Muslims are the Canadian “other,” the people the rest of us in the country find most difficult to accept. Of the approximately dozen mosques built in the Greater Toronto Area over the last two decades, maybe half have been resisted by “community activist groups” formed for no purpose other than to block their fellow Canadians from building a place for worship and to raise the usual objections that mask Islamophobia—not enough parking spaces, minaret too high, building footprint too large, non-conforming uses of ancillary structures, fear that they will attract vandals.

Valverde devotes a chapter to mosque building, focusing on two Muslim congregations that had to battle their way through local government and their neighbours and one Sikh community that got dinged for worshipping in a private home without a licence. This is a disgrace comparable to the anti-Semitism that openly stained English and French Canada up until the 1960s and Valverde is right to highlight it.

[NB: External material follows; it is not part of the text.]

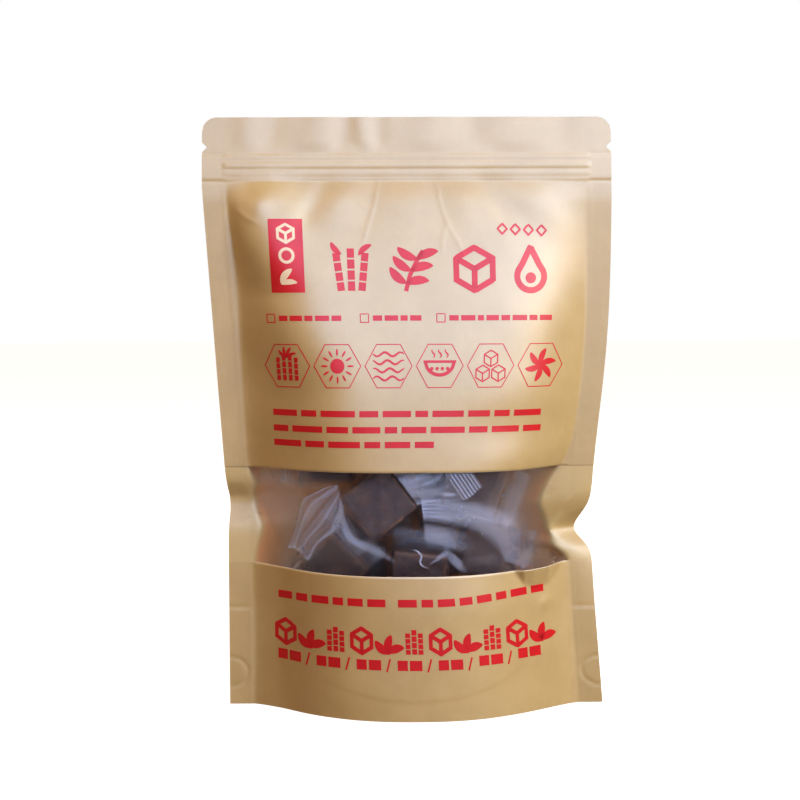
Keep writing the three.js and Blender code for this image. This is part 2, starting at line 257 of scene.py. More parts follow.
def crease(s, z, points, half, out):
    """A sharp ridge or groove along a line, fading towards its ends."""
    distance, along = polyline_distance(s, z, points)
    fade = np.sin(np.pi * np.clip(0.12 + 0.76 * along, 0, 1)) ** 0.6
    return out * fade * np.exp(-distance / half)


def swells(s, z, shapes):
    """The sum of soft oval dents and swells."""
    total = 0 * z
    for place_s, place_z, wide, high, out, turn in shapes:
        c, n = math.cos(math.radians(turn)), math.sin(math.radians(turn))
        ds, dz = s - place_s, z - place_z
        total = total + out * bump(c * ds + n * dz, 0, wide) * bump(c * dz - n * ds, 0, high)
    return total


def lip(s, z):
    """The turned-out lip of paper under the window's lower right end, above a soft fold."""
    fold = np.interp(s, LIP_FOLD["s"], LIP_FOLD["z"])
    over = z - fold
    out = LIP_FOLD["slope"] * (np.sqrt(over**2 + 0.5) + over) / 2
    return out * smooth(WINDOW_BOTTOM + 9, WINDOW_BOTTOM, z) * smooth(40, 46, s)


def zip_relief(s, z):
    band = smooth(ZIP_BOTTOM - 0.6, ZIP_BOTTOM + 0.6, z) * smooth(ZIP_TOP + 0.8, ZIP_TOP - 0.4, z)
    total = ZIP_BAND_PROUD * band
    for ridge in ZIP_RIDGES:
        near = smooth(ridge["half"] + ridge["soft"], ridge["half"] * 0.4, np.abs(z - ridge["z"]))
        total = total + ridge["out"] * near * inside(s, 1.5, -0.5)
    return total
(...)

However, she also might have written about the mosque in the Toronto suburb of Vaughan, where community protesters—primarily Chinese Canadian, interestingly enough—were told by the mayor and most councillors (including one prominent Chinese-Canadian councillor) to get stuffed. Or about the mosque in the suburb of Thornhill that shares a parking lot with a neighbouring church and synagogue. Or about the mosque built out of a former horse barn in the suburb of Richmond Hill, which was welcomed by the neighbours as a community improvement. Valverde usefully could have told us why one municipality differs from another.

The fact is, Everyday Law on the Street unfortunately does not take us to any conclusion; it merely whets our appetite and Canadians definitely need scorecards on how well they are managing diversity. Bernard Ostry said we had a choice: “stumble blindly into the future, accepting whatever flows from existing policies, or do the royal commission thing we’re so good at and come to a decision as to what kind of Canada we want to see.” That second choice sounds interesting.